Thursday, October 17, 2024

Restricted composition and laws of nature

Ted Sider famously argues for the universality of composition on the grounds that:

  1. If composition is not universal, then one can find a continuous series of cases from a case of no composition to a case of composition.

  2. Given such a continuous series, there won’t be any abrupt cut-off in composition.

  3. But composition is never vague, so there would have to be an abrupt cut-off.

Consider this argument that every velocity is an escape velocity:

  1. If it’s not the case that every velocity is an escape velocity from a spherically symmetric body of some fixed size and mass, then one can find a continuous series of cases from a case of insufficiency to escape to a case of sufficiency to escape.

  2. Given such a continuous series, there won’t be any abrupt cut-off in escape velocity.

  3. But escape velocity is never vague, so there would have to be an abrupt cut-off.

It’s obvious that we should deny (5). There is an abrupt cut-off in escape velocity, and there is a precise formula for what it is: (2GM/r)1/2 where G is the gravitational constant, M is the mass of the spherical body, and r is its radius. As the velocity of a projectile gets closer and closer to the (2GM/r)1/2, the projectile goes further and further before turning back. When the velocity reaches (2GM/r)1/2, the projectile goes out forever. There is no paradox here.

Why think that composition is different from escape velocity? Why not think that just as the laws of nature precisely specify when the projectile can escape gravity, they also precisely specify when a bunch of objects compose a whole?

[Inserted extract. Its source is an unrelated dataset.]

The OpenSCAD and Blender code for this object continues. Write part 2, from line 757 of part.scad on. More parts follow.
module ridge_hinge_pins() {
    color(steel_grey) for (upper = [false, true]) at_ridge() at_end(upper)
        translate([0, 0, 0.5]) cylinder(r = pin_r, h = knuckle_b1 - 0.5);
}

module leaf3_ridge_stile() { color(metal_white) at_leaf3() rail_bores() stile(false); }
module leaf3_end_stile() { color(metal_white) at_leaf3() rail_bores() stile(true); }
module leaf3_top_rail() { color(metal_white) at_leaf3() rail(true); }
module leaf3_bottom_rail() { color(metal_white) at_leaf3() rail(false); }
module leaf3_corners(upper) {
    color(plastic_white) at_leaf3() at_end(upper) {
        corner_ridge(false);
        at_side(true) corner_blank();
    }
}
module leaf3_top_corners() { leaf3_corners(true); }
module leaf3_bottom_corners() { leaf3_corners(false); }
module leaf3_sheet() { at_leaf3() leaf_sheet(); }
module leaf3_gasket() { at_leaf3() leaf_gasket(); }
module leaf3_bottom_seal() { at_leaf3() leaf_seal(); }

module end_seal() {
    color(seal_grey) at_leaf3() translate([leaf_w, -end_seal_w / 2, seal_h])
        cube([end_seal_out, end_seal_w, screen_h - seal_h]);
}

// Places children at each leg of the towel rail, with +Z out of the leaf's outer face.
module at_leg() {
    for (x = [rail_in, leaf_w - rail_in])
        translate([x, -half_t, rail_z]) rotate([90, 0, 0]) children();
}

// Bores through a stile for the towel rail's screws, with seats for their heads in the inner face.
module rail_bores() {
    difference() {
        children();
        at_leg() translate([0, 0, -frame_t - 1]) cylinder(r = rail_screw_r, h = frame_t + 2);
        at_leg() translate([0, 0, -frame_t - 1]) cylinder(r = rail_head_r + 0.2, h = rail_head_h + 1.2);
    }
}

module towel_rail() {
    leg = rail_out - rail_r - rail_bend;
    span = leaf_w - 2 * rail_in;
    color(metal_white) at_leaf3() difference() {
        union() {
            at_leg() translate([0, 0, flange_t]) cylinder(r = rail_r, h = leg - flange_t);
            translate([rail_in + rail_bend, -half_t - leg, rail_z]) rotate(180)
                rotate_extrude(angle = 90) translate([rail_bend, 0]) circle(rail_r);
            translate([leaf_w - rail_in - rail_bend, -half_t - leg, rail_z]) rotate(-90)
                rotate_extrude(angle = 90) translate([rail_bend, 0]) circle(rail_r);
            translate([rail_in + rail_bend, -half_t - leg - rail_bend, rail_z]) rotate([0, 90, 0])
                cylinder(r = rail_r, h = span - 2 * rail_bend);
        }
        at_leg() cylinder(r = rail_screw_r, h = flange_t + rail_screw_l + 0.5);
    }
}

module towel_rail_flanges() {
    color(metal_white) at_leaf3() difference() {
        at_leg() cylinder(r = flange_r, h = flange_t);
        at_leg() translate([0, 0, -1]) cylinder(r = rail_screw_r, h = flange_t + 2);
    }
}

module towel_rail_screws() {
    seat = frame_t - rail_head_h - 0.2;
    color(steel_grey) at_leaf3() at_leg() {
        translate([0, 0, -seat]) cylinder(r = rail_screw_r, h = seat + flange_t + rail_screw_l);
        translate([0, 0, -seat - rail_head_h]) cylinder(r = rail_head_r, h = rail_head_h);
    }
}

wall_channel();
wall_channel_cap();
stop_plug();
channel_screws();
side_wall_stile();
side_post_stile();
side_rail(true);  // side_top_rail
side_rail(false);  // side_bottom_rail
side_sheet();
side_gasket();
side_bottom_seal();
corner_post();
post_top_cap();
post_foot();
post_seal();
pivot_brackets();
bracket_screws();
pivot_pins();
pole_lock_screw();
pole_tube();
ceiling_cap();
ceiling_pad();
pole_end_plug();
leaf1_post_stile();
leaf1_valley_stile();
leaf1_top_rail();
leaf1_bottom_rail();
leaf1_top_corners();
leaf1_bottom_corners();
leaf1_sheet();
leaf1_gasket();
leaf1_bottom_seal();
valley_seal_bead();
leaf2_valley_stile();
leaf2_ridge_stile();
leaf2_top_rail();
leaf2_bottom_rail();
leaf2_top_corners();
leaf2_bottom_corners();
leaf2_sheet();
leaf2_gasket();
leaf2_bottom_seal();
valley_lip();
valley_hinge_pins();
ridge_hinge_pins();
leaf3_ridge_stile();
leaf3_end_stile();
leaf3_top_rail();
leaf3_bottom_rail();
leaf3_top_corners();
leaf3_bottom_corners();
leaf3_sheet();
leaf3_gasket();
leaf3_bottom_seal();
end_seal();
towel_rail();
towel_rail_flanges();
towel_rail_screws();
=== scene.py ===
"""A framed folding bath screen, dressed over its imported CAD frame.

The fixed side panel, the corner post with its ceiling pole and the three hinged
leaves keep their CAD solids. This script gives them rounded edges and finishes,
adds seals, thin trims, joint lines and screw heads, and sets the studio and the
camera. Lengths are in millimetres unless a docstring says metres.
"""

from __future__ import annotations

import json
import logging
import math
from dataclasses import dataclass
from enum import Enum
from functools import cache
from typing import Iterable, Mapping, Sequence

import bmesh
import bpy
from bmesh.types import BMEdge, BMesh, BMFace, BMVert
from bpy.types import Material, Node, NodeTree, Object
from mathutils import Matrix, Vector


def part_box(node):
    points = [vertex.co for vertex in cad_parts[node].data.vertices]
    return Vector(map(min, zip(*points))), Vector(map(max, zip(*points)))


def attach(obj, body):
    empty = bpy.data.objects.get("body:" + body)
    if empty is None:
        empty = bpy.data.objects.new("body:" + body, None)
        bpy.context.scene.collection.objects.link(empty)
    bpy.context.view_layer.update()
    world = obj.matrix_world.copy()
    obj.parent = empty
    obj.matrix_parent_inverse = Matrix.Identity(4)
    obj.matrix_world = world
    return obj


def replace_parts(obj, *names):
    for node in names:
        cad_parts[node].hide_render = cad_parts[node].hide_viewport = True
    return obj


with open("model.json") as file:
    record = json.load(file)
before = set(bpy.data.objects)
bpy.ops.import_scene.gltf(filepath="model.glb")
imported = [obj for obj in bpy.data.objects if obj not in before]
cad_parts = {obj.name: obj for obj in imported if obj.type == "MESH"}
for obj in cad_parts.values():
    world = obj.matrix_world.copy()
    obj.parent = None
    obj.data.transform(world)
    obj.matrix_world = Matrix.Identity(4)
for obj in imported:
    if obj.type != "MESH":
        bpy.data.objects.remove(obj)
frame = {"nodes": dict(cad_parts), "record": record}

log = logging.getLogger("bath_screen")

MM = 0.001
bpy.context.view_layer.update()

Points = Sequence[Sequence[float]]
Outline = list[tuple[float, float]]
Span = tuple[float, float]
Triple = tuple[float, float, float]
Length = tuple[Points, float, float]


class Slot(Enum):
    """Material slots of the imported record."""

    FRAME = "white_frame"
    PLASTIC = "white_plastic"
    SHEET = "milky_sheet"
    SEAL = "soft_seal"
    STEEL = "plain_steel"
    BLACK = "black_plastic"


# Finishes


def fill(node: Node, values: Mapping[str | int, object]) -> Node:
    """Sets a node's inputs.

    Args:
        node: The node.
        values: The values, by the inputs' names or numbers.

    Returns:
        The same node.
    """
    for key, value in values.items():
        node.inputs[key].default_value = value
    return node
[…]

My suspicion is that the reason for thinking the two are different is thinking that composition is something like a “logical” or maybe “metaphysical” matter, while escape is a “causal” matter. Now, universalists like David Lewis do tend to think that the whole is a free lunch, nothing but the “sum of the parts”, in which case it makes sense to think that composition is not something for the laws of nature to specify. But if we are not universalists, then it seems to me that it is very natural to think of composition in a causal way: when a proper plurality of xs are arranged a certain way, they cause the existence of a new entity y that stands in a composed-by relation to the xs, just as when a projectile has a certain velocity, that causes the projectile to escape to infinity.

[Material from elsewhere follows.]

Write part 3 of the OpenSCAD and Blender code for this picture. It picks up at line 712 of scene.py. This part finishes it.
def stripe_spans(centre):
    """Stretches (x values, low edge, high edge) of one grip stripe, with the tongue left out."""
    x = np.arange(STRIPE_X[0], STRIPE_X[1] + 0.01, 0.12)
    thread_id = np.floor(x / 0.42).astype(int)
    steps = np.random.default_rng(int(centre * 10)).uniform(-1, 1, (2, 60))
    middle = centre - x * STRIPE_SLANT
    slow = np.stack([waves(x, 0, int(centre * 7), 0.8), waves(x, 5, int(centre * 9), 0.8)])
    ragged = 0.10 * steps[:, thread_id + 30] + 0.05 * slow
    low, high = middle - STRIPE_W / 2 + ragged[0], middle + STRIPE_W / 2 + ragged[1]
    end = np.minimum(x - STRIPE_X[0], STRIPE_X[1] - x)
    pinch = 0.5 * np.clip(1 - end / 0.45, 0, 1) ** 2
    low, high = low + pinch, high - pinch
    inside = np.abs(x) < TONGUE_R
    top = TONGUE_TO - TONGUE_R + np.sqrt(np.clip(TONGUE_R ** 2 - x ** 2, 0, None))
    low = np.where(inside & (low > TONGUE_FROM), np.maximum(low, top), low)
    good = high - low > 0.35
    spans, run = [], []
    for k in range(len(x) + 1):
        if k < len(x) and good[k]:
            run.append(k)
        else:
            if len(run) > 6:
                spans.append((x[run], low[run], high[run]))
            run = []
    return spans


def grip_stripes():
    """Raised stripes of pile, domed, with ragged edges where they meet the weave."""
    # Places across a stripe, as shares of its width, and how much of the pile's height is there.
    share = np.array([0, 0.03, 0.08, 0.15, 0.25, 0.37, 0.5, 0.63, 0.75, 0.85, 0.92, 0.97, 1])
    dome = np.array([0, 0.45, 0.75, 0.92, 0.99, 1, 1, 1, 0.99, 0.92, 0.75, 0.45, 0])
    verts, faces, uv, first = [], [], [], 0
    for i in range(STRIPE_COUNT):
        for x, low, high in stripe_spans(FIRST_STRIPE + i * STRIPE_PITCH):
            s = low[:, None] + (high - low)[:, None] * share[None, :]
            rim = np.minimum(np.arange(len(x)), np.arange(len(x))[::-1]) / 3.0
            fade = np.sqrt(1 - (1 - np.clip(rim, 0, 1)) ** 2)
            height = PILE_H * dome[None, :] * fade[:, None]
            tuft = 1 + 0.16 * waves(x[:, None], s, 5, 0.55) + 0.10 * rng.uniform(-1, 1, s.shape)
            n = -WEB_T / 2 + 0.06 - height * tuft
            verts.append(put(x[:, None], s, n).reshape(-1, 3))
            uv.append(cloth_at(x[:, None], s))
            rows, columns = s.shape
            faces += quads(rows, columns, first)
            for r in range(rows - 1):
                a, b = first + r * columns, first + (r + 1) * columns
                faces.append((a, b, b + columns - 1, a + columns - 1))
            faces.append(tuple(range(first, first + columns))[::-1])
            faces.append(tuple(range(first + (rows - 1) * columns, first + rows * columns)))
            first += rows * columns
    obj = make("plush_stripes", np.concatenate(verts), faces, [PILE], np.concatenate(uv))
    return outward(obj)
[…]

Some may be bothered by the fact that laws of nature are often taken to be contingent, and so there would be a world with the same parts as ours but different wholes. That would bother one if one thinks that wholes are a free lunch. But if we take wholes seriously, it should no more bother us than a world where particles behave the same way up to time t1, and then behave differently after t1 because the laws are different.

Humeans have good reason to reject the above view, though. If the laws of composition are to match our intuitions about composition, they are likely to be extremely complex, and perhaps too complex to be part of the best system defining the laws on a Humean account of laws. But if we are not Humeans about laws, and think the simplicity of laws is merely an epistemic virtue, the explanatory power of laws of composition might make it reasonable to accept very complex such laws.

That said, we all have reject the simple causal version of the above view, where a proper plurality composing a whole causes the whole’s existence. For instance, I am composed by a plurality of parts that includes my hair, but my hair is not a cause of my existence: I would have just as much existed had I never developed hair. So a more complex version of the causal view is needed: initial parts (maybe the DNA in the zygote that I started as) causally contribute to the existence of the whole, but the causal relation runs in a different direction with respect to later parts, like teeth: perhaps I and my teeth together cause the teeth to be parts of me.

(I don’t endorse the more complex causal view either. I prefer, but still do not endorse, an Aristotelian alternative: when y is in a certain condition, it causes the existence of all of the parts. This is much neater because the causation always runs in the same direction.)